SUPPLIED RECORDS:

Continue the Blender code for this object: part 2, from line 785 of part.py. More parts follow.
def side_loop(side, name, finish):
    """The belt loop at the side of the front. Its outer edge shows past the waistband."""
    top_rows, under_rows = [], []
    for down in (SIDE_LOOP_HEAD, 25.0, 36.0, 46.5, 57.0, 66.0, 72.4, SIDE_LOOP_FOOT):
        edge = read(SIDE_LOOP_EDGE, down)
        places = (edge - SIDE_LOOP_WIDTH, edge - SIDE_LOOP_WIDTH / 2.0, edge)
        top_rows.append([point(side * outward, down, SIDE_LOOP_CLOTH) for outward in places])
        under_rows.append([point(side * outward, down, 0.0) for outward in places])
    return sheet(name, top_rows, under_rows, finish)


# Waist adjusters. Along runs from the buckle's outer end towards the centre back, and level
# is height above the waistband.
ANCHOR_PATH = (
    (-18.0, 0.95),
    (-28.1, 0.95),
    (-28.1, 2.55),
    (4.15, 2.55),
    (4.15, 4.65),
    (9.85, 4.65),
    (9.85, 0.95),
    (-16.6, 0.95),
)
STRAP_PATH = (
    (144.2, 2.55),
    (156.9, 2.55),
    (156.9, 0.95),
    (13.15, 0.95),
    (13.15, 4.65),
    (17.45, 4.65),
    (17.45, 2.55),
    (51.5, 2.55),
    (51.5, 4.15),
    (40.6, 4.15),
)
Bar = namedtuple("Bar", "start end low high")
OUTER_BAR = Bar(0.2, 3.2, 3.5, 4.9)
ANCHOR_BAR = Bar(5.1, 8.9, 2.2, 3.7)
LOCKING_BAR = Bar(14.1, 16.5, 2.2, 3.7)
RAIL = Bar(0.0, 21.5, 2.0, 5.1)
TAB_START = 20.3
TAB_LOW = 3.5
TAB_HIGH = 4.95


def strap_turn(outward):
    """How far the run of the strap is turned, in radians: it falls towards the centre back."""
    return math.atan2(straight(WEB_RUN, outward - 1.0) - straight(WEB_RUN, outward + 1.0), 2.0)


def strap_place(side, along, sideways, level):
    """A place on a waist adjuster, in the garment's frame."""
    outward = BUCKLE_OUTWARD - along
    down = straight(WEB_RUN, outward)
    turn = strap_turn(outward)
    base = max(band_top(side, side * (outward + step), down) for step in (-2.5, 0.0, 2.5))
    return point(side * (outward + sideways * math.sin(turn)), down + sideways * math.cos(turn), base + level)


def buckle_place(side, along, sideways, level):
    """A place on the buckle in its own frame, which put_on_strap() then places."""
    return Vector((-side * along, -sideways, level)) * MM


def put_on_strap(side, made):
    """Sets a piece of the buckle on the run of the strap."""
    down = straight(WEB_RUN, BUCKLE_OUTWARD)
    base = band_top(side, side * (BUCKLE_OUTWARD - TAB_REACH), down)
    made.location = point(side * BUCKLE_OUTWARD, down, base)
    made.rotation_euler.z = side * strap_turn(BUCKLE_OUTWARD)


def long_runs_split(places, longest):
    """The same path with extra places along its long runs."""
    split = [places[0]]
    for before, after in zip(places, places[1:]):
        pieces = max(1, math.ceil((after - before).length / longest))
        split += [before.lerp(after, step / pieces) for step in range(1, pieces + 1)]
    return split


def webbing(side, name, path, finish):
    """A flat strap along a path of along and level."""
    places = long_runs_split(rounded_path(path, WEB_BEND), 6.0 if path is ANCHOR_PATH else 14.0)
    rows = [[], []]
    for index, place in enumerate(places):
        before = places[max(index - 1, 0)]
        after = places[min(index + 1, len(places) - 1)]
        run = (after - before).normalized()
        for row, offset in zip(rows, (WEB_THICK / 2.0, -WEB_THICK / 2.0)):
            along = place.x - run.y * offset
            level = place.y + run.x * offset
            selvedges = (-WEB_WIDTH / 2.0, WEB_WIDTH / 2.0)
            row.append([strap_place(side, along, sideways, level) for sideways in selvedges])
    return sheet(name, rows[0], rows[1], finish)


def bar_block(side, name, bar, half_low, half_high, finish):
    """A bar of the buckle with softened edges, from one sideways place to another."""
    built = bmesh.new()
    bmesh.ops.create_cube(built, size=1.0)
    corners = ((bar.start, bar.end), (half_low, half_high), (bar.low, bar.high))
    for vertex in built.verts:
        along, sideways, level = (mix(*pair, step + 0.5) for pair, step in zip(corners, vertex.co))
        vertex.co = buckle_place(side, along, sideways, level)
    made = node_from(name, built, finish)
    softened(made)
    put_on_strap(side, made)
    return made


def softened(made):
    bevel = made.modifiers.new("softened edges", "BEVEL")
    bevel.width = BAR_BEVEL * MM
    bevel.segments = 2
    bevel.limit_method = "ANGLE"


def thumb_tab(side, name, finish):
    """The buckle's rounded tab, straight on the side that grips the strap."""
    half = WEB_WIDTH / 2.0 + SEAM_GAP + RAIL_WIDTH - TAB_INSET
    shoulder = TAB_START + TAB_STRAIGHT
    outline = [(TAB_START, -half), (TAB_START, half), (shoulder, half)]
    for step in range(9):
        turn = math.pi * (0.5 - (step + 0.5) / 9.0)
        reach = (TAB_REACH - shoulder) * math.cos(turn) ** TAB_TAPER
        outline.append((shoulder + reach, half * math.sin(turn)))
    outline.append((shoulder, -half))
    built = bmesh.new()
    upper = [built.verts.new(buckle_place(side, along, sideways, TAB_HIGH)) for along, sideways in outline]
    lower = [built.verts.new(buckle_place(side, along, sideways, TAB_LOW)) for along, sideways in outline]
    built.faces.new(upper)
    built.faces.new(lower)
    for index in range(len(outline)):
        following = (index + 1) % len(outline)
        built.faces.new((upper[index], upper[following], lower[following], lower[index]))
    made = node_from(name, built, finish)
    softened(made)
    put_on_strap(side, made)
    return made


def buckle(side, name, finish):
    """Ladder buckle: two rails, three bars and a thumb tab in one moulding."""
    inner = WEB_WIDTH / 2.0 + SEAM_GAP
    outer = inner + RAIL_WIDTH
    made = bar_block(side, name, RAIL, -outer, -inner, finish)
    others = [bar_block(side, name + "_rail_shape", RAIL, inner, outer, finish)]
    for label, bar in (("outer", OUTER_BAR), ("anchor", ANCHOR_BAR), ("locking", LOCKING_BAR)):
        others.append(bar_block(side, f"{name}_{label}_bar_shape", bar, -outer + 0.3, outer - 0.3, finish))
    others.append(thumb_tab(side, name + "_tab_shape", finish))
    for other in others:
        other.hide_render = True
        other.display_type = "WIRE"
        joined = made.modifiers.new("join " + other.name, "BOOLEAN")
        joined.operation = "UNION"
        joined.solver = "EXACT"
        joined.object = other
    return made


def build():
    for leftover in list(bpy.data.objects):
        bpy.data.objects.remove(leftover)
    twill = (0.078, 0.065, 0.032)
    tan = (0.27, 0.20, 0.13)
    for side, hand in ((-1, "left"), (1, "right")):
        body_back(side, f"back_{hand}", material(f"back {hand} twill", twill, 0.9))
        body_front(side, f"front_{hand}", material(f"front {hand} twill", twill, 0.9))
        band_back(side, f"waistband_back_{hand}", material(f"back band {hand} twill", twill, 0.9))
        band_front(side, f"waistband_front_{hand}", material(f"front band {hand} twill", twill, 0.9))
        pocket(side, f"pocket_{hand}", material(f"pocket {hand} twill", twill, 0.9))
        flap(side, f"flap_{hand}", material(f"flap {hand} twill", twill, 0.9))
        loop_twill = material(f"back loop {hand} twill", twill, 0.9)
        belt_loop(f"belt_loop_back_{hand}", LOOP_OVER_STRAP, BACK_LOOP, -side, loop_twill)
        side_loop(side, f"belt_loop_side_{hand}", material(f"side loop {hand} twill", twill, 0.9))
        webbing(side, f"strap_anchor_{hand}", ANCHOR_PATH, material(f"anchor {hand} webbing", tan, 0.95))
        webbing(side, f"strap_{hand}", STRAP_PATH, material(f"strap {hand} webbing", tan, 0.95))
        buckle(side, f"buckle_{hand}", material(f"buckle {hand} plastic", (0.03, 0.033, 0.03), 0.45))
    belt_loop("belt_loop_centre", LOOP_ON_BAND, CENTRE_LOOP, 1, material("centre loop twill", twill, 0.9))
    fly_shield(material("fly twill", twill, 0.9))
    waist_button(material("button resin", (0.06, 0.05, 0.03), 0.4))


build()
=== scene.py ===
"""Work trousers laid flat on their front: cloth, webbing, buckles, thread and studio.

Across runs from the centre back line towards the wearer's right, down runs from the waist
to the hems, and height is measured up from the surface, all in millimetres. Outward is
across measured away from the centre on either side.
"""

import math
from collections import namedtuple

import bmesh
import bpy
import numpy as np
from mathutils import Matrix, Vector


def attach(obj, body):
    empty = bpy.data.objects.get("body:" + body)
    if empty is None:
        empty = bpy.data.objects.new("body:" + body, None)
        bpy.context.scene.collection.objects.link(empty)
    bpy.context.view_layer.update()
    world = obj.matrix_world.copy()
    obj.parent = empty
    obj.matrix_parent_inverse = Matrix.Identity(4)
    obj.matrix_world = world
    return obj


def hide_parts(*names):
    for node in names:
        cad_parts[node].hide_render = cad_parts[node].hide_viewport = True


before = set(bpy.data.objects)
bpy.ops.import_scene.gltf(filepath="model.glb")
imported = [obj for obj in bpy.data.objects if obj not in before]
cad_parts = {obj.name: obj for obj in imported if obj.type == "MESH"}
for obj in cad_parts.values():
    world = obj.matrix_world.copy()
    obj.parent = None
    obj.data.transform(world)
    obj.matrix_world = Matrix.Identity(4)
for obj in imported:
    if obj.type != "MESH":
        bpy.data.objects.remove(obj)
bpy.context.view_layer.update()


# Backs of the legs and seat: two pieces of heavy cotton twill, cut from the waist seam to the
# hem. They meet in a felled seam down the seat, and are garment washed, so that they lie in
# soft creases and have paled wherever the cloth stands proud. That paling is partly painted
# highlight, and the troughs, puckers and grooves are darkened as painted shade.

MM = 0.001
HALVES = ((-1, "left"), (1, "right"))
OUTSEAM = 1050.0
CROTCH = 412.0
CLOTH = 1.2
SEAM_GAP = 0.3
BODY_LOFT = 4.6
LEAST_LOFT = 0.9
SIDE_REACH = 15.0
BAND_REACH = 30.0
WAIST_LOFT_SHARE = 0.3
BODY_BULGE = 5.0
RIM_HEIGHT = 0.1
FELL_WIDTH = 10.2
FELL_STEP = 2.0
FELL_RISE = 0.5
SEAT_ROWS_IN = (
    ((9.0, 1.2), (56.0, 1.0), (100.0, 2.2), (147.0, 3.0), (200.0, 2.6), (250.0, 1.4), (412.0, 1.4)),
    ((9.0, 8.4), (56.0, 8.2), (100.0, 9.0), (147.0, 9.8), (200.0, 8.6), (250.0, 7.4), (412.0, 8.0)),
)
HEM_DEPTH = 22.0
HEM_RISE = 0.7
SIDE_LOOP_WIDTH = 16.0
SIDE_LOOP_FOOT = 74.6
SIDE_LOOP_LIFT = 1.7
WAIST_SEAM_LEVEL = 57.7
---
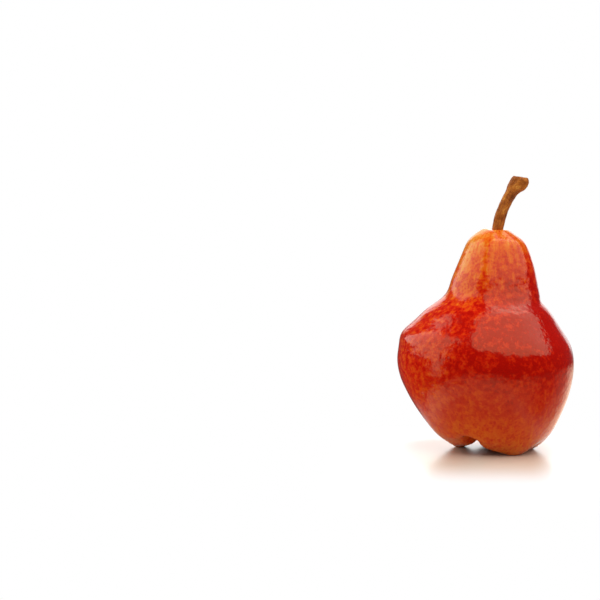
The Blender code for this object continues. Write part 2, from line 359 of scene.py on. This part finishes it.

OBJECTIVE:
Retype, in the same exact form, the lines of the material above from the line holding "BACK_LOOP, -side, loop_twill)" through the line holding "obj.parent = None".

RESPONSE TO THIS EXERCISE:
        belt_loop(f"belt_loop_back_{hand}", LOOP_OVER_STRAP, BACK_LOOP, -side, loop_twill)
        side_loop(side, f"belt_loop_side_{hand}", material(f"side loop {hand} twill", twill, 0.9))
        webbing(side, f"strap_anchor_{hand}", ANCHOR_PATH, material(f"anchor {hand} webbing", tan, 0.95))
        webbing(side, f"strap_{hand}", STRAP_PATH, material(f"strap {hand} webbing", tan, 0.95))
        buckle(side, f"buckle_{hand}", material(f"buckle {hand} plastic", (0.03, 0.033, 0.03), 0.45))
    belt_loop("belt_loop_centre", LOOP_ON_BAND, CENTRE_LOOP, 1, material("centre loop twill", twill, 0.9))
    fly_shield(material("fly twill", twill, 0.9))
    waist_button(material("button resin", (0.06, 0.05, 0.03), 0.4))


build()
=== scene.py ===
"""Work trousers laid flat on their front: cloth, webbing, buckles, thread and studio.

Across runs from the centre back line towards the wearer's right, down runs from the waist
to the hems, and height is measured up from the surface, all in millimetres. Outward is
across measured away from the centre on either side.
"""

import math
from collections import namedtuple

import bmesh
import bpy
import numpy as np
from mathutils import Matrix, Vector


def attach(obj, body):
    empty = bpy.data.objects.get("body:" + body)
    if empty is None:
        empty = bpy.data.objects.new("body:" + body, None)
        bpy.context.scene.collection.objects.link(empty)
    bpy.context.view_layer.update()
    world = obj.matrix_world.copy()
    obj.parent = empty
    obj.matrix_parent_inverse = Matrix.Identity(4)
    obj.matrix_world = world
    return obj


def hide_parts(*names):
    for node in names:
        cad_parts[node].hide_render = cad_parts[node].hide_viewport = True


before = set(bpy.data.objects)
bpy.ops.import_scene.gltf(filepath="model.glb")
imported = [obj for obj in bpy.data.objects if obj not in before]
cad_parts = {obj.name: obj for obj in imported if obj.type == "MESH"}
for obj in cad_parts.values():
    world = obj.matrix_world.copy()
    obj.parent = None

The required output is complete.